Data listing:
>>>>>

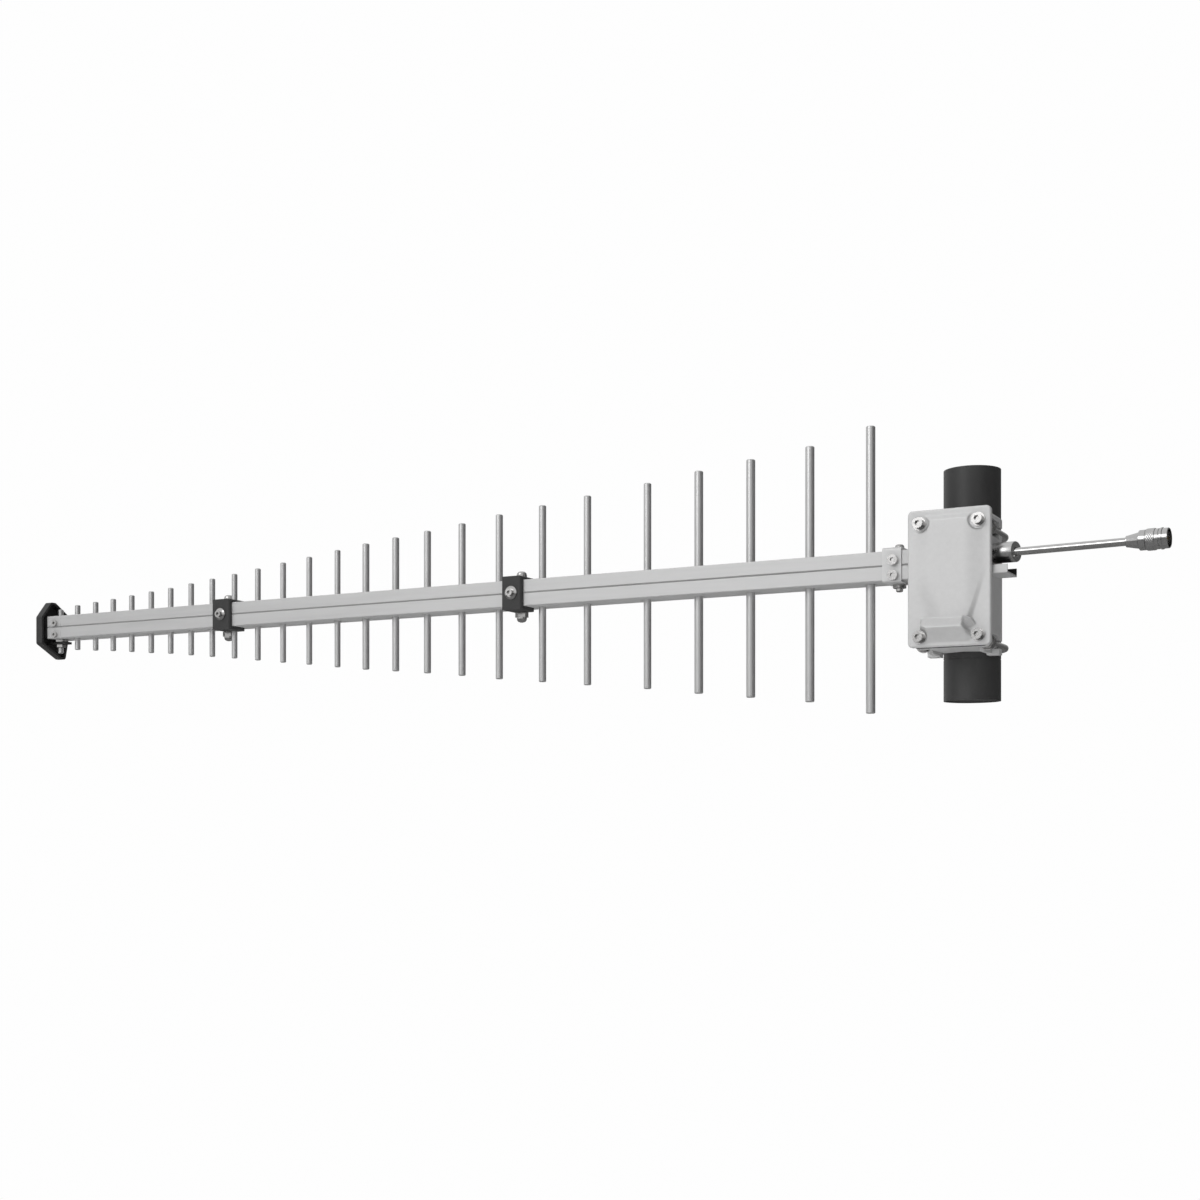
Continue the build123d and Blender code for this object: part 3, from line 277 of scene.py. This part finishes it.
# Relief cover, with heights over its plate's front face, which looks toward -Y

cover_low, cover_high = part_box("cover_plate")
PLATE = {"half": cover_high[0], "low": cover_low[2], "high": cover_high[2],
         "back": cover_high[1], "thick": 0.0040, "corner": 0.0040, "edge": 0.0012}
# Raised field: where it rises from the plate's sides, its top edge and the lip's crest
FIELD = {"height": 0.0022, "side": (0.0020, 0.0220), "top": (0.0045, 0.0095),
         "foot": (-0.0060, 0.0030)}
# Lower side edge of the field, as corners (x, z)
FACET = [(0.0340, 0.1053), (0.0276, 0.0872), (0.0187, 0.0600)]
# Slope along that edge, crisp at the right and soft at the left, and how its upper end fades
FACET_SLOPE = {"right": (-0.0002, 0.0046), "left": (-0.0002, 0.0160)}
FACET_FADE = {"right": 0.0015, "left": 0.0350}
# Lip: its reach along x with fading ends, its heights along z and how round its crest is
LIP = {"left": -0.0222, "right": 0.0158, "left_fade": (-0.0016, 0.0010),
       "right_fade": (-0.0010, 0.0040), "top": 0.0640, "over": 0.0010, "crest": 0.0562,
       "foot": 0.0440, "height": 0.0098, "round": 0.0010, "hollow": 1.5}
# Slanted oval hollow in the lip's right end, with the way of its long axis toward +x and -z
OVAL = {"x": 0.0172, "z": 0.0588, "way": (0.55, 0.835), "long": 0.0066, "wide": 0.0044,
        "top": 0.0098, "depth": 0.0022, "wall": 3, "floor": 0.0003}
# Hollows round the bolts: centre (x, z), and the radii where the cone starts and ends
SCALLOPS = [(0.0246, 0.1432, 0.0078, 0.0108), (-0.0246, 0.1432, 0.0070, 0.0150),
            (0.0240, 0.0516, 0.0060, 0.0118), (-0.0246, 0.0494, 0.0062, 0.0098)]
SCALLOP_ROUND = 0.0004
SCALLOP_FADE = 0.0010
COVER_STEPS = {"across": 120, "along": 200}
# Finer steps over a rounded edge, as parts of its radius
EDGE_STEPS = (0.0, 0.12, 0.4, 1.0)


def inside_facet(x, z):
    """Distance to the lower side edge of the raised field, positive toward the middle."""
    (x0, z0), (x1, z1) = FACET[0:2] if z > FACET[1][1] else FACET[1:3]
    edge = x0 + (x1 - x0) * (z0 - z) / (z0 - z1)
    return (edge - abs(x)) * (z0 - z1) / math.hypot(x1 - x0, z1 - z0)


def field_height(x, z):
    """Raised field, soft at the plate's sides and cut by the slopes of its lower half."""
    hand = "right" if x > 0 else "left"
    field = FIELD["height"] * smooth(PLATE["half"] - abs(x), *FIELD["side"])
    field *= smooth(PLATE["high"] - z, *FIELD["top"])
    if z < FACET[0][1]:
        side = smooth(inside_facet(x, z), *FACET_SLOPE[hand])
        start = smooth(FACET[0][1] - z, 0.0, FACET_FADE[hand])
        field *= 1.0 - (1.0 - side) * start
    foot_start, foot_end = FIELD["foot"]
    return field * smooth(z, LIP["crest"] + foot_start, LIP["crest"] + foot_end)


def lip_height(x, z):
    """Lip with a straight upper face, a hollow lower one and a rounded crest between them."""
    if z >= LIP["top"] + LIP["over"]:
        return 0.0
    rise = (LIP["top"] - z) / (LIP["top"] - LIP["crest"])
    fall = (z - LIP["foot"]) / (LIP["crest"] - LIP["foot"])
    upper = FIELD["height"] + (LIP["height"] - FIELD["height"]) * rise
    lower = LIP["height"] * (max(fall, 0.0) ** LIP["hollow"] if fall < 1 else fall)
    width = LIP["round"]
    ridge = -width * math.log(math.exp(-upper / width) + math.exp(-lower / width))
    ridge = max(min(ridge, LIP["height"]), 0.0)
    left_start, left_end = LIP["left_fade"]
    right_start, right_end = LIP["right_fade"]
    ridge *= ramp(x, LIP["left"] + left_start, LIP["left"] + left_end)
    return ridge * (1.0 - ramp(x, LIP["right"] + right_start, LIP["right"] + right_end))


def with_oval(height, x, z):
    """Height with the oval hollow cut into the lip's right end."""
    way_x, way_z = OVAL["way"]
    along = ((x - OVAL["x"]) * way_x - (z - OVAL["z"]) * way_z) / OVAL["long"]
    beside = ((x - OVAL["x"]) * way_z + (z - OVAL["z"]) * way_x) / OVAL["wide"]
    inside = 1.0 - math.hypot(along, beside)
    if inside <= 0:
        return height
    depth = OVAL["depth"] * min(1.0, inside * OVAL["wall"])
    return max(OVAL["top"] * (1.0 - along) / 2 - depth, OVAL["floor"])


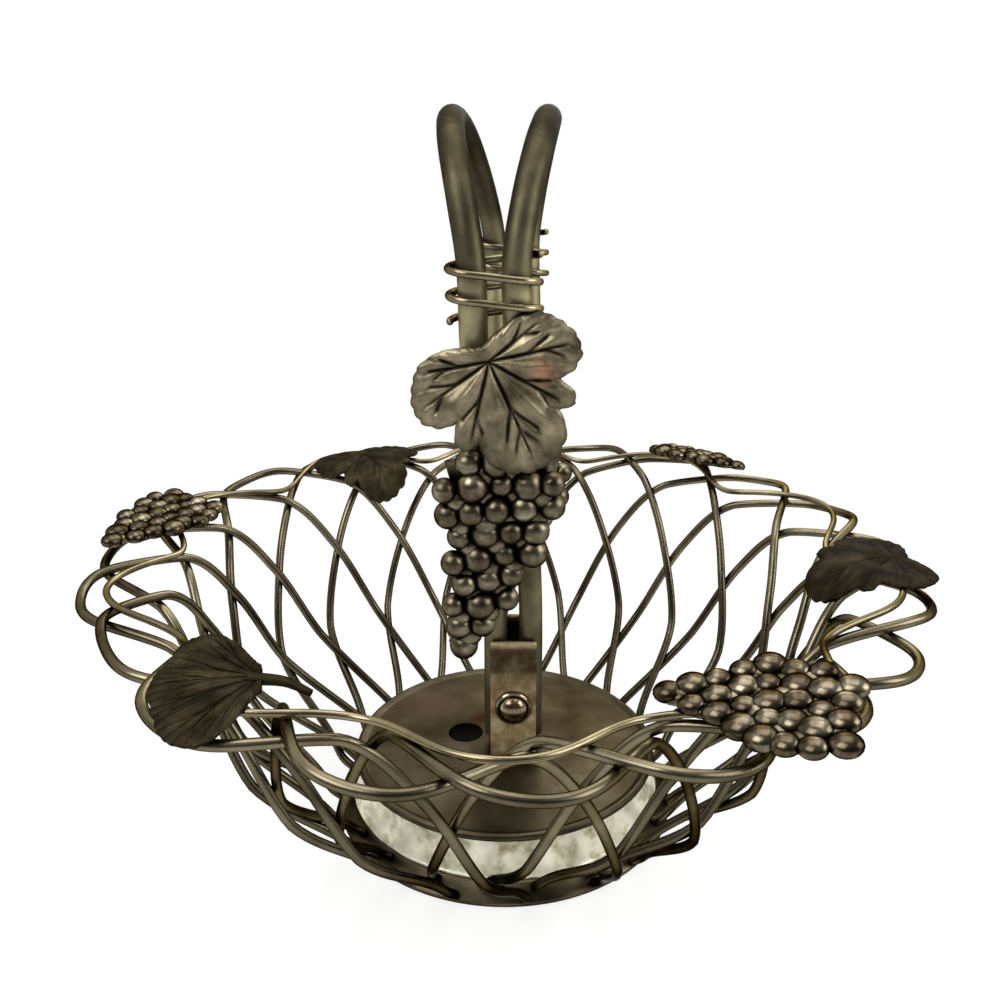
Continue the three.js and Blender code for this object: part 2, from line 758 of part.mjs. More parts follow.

<<<<<

Repeat all the entries word for word.

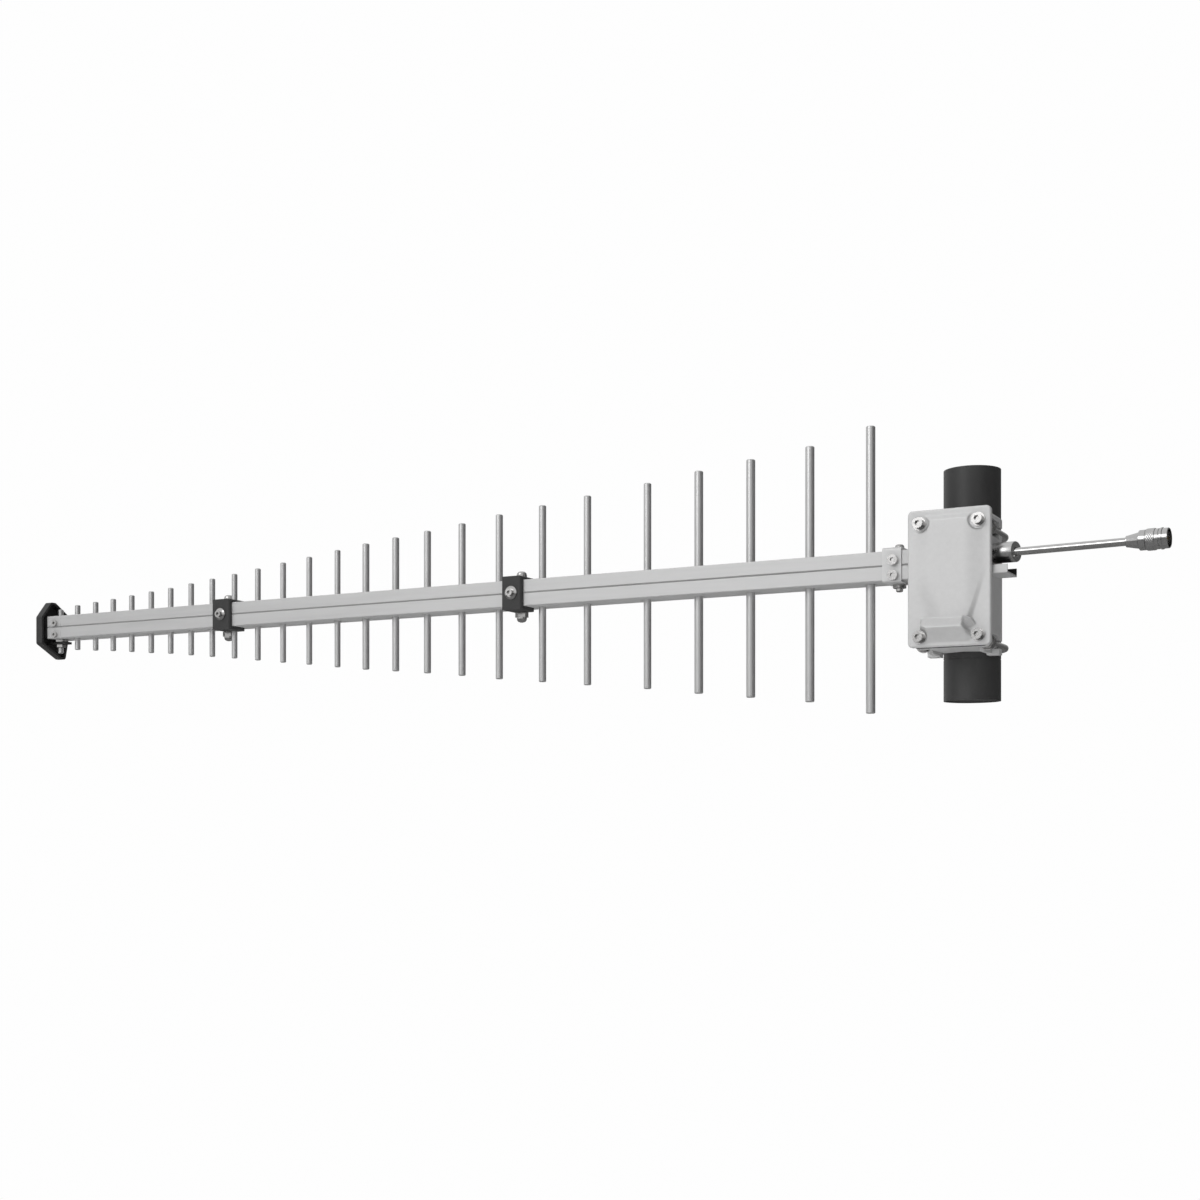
Continue the build123d and Blender code for this object: part 3, from line 277 of scene.py. This part finishes it.
# Relief cover, with heights over its plate's front face, which looks toward -Y

cover_low, cover_high = part_box("cover_plate")
PLATE = {"half": cover_high[0], "low": cover_low[2], "high": cover_high[2],
         "back": cover_high[1], "thick": 0.0040, "corner": 0.0040, "edge": 0.0012}
# Raised field: where it rises from the plate's sides, its top edge and the lip's crest
FIELD = {"height": 0.0022, "side": (0.0020, 0.0220), "top": (0.0045, 0.0095),
         "foot": (-0.0060, 0.0030)}
# Lower side edge of the field, as corners (x, z)
FACET = [(0.0340, 0.1053), (0.0276, 0.0872), (0.0187, 0.0600)]
# Slope along that edge, crisp at the right and soft at the left, and how its upper end fades
FACET_SLOPE = {"right": (-0.0002, 0.0046), "left": (-0.0002, 0.0160)}
FACET_FADE = {"right": 0.0015, "left": 0.0350}
# Lip: its reach along x with fading ends, its heights along z and how round its crest is
LIP = {"left": -0.0222, "right": 0.0158, "left_fade": (-0.0016, 0.0010),
       "right_fade": (-0.0010, 0.0040), "top": 0.0640, "over": 0.0010, "crest": 0.0562,
       "foot": 0.0440, "height": 0.0098, "round": 0.0010, "hollow": 1.5}
# Slanted oval hollow in the lip's right end, with the way of its long axis toward +x and -z
OVAL = {"x": 0.0172, "z": 0.0588, "way": (0.55, 0.835), "long": 0.0066, "wide": 0.0044,
        "top": 0.0098, "depth": 0.0022, "wall": 3, "floor": 0.0003}
# Hollows round the bolts: centre (x, z), and the radii where the cone starts and ends
SCALLOPS = [(0.0246, 0.1432, 0.0078, 0.0108), (-0.0246, 0.1432, 0.0070, 0.0150),
            (0.0240, 0.0516, 0.0060, 0.0118), (-0.0246, 0.0494, 0.0062, 0.0098)]
SCALLOP_ROUND = 0.0004
SCALLOP_FADE = 0.0010
COVER_STEPS = {"across": 120, "along": 200}
# Finer steps over a rounded edge, as parts of its radius
EDGE_STEPS = (0.0, 0.12, 0.4, 1.0)


def inside_facet(x, z):
    """Distance to the lower side edge of the raised field, positive toward the middle."""
    (x0, z0), (x1, z1) = FACET[0:2] if z > FACET[1][1] else FACET[1:3]
    edge = x0 + (x1 - x0) * (z0 - z) / (z0 - z1)
    return (edge - abs(x)) * (z0 - z1) / math.hypot(x1 - x0, z1 - z0)


def field_height(x, z):
    """Raised field, soft at the plate's sides and cut by the slopes of its lower half."""
    hand = "right" if x > 0 else "left"
    field = FIELD["height"] * smooth(PLATE["half"] - abs(x), *FIELD["side"])
    field *= smooth(PLATE["high"] - z, *FIELD["top"])
    if z < FACET[0][1]:
        side = smooth(inside_facet(x, z), *FACET_SLOPE[hand])
        start = smooth(FACET[0][1] - z, 0.0, FACET_FADE[hand])
        field *= 1.0 - (1.0 - side) * start
    foot_start, foot_end = FIELD["foot"]
    return field * smooth(z, LIP["crest"] + foot_start, LIP["crest"] + foot_end)


def lip_height(x, z):
    """Lip with a straight upper face, a hollow lower one and a rounded crest between them."""
    if z >= LIP["top"] + LIP["over"]:
        return 0.0
    rise = (LIP["top"] - z) / (LIP["top"] - LIP["crest"])
    fall = (z - LIP["foot"]) / (LIP["crest"] - LIP["foot"])
    upper = FIELD["height"] + (LIP["height"] - FIELD["height"]) * rise
    lower = LIP["height"] * (max(fall, 0.0) ** LIP["hollow"] if fall < 1 else fall)
    width = LIP["round"]
    ridge = -width * math.log(math.exp(-upper / width) + math.exp(-lower / width))
    ridge = max(min(ridge, LIP["height"]), 0.0)
    left_start, left_end = LIP["left_fade"]
    right_start, right_end = LIP["right_fade"]
    ridge *= ramp(x, LIP["left"] + left_start, LIP["left"] + left_end)
    return ridge * (1.0 - ramp(x, LIP["right"] + right_start, LIP["right"] + right_end))


def with_oval(height, x, z):
    """Height with the oval hollow cut into the lip's right end."""
    way_x, way_z = OVAL["way"]
    along = ((x - OVAL["x"]) * way_x - (z - OVAL["z"]) * way_z) / OVAL["long"]
    beside = ((x - OVAL["x"]) * way_z + (z - OVAL["z"]) * way_x) / OVAL["wide"]
    inside = 1.0 - math.hypot(along, beside)
    if inside <= 0:
        return height
    depth = OVAL["depth"] * min(1.0, inside * OVAL["wall"])
    return max(OVAL["top"] * (1.0 - along) / 2 - depth, OVAL["floor"])


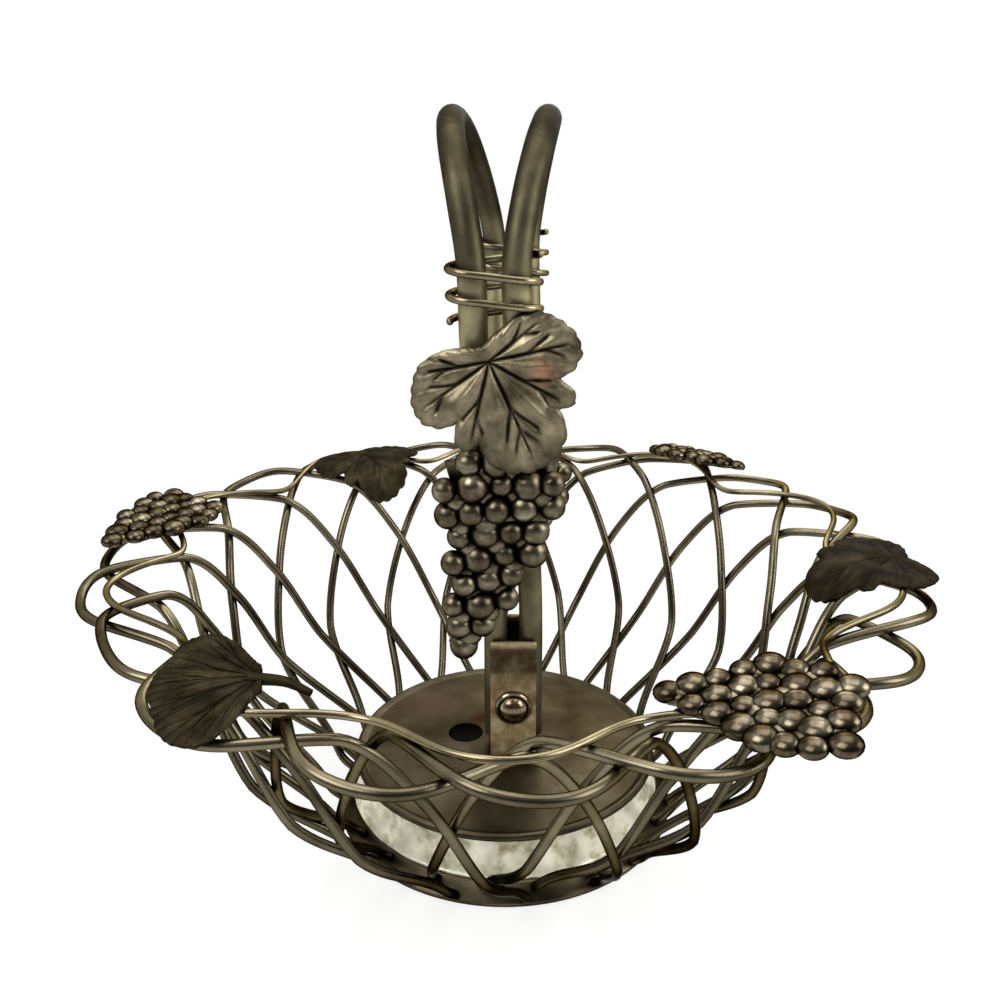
Continue the three.js and Blender code for this object: part 2, from line 758 of part.mjs. More parts follow.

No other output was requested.